--- INFORMATION SUPPLIED ---

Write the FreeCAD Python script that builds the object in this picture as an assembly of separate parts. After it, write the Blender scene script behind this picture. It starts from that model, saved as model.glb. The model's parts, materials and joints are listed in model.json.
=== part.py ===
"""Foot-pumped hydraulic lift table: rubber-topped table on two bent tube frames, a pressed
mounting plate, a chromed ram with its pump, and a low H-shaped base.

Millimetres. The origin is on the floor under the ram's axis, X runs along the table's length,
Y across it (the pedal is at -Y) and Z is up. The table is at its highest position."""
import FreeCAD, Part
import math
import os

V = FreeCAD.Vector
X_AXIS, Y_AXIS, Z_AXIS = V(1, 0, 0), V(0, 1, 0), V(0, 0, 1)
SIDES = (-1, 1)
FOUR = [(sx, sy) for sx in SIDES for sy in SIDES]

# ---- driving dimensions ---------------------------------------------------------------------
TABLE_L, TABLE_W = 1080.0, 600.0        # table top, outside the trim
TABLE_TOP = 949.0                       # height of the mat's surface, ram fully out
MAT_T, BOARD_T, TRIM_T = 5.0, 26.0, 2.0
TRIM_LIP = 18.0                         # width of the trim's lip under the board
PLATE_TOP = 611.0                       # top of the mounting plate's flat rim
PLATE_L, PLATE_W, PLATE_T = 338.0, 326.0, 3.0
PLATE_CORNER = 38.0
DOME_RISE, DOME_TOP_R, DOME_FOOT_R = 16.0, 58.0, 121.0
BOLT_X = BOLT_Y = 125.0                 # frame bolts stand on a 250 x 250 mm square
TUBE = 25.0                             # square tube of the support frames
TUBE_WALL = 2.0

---
--- INFORMATION SUPPLIED ---

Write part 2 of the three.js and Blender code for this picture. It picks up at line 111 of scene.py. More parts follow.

---
--- INFORMATION SUPPLIED ---

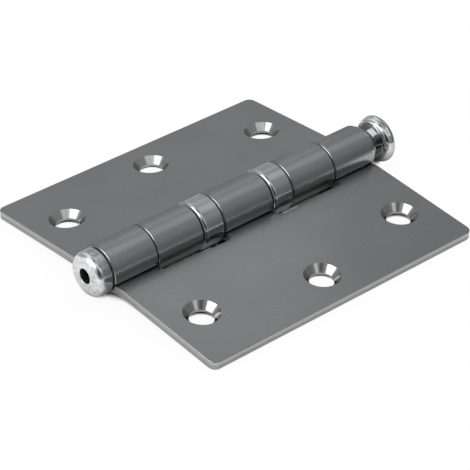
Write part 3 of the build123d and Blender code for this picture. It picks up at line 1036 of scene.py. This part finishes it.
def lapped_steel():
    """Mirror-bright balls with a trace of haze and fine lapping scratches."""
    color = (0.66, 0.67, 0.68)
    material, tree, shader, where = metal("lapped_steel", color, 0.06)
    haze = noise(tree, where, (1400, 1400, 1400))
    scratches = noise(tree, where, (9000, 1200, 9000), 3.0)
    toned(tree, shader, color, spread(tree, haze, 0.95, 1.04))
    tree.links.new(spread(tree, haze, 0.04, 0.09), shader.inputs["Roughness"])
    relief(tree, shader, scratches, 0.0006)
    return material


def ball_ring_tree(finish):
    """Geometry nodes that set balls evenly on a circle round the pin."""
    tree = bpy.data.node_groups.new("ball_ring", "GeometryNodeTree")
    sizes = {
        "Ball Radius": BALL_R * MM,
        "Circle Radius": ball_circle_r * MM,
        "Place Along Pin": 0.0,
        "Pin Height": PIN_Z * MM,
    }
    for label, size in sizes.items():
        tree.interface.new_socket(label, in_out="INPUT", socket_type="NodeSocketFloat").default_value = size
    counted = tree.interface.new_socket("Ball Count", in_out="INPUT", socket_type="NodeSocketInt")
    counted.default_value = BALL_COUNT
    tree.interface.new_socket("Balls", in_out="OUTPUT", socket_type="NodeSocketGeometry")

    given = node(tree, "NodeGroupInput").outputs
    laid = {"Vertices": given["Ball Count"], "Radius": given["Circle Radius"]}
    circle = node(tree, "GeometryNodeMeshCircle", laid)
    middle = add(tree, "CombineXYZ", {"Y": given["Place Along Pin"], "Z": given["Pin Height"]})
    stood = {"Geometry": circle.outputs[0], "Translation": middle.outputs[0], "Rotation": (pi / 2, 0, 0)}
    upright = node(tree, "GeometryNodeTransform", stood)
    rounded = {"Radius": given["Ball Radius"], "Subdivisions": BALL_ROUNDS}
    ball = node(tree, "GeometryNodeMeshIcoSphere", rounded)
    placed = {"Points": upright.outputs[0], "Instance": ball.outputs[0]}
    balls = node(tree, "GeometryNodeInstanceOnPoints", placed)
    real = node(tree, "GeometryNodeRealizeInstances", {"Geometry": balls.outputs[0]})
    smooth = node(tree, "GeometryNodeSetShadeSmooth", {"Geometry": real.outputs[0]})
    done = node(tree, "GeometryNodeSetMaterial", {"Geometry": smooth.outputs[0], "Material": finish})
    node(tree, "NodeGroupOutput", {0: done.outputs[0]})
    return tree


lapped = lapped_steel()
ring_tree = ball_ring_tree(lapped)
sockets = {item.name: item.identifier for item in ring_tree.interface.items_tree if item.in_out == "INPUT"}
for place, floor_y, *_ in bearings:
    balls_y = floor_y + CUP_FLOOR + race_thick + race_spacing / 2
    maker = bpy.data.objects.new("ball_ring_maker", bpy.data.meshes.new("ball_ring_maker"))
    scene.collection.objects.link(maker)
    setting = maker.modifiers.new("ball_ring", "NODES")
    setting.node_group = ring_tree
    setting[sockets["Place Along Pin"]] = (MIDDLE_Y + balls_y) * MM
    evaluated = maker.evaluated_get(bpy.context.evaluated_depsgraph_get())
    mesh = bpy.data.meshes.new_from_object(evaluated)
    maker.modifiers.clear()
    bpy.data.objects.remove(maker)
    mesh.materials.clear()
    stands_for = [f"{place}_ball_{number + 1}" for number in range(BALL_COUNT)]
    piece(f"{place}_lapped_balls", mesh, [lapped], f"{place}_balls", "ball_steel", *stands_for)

---

[GIVEN EXERCISE]
Starting at the line that contains "Write part 3", set down every line up to and including the line that contains "return material", exactly as given, and no other line.

[SOLUTION FOR THIS EXERCISE]
Write part 3 of the build123d and Blender code for this picture. It picks up at line 1036 of scene.py. This part finishes it.
def lapped_steel():
    """Mirror-bright balls with a trace of haze and fine lapping scratches."""
    color = (0.66, 0.67, 0.68)
    material, tree, shader, where = metal("lapped_steel", color, 0.06)
    haze = noise(tree, where, (1400, 1400, 1400))
    scratches = noise(tree, where, (9000, 1200, 9000), 3.0)
    toned(tree, shader, color, spread(tree, haze, 0.95, 1.04))
    tree.links.new(spread(tree, haze, 0.04, 0.09), shader.inputs["Roughness"])
    relief(tree, shader, scratches, 0.0006)
    return material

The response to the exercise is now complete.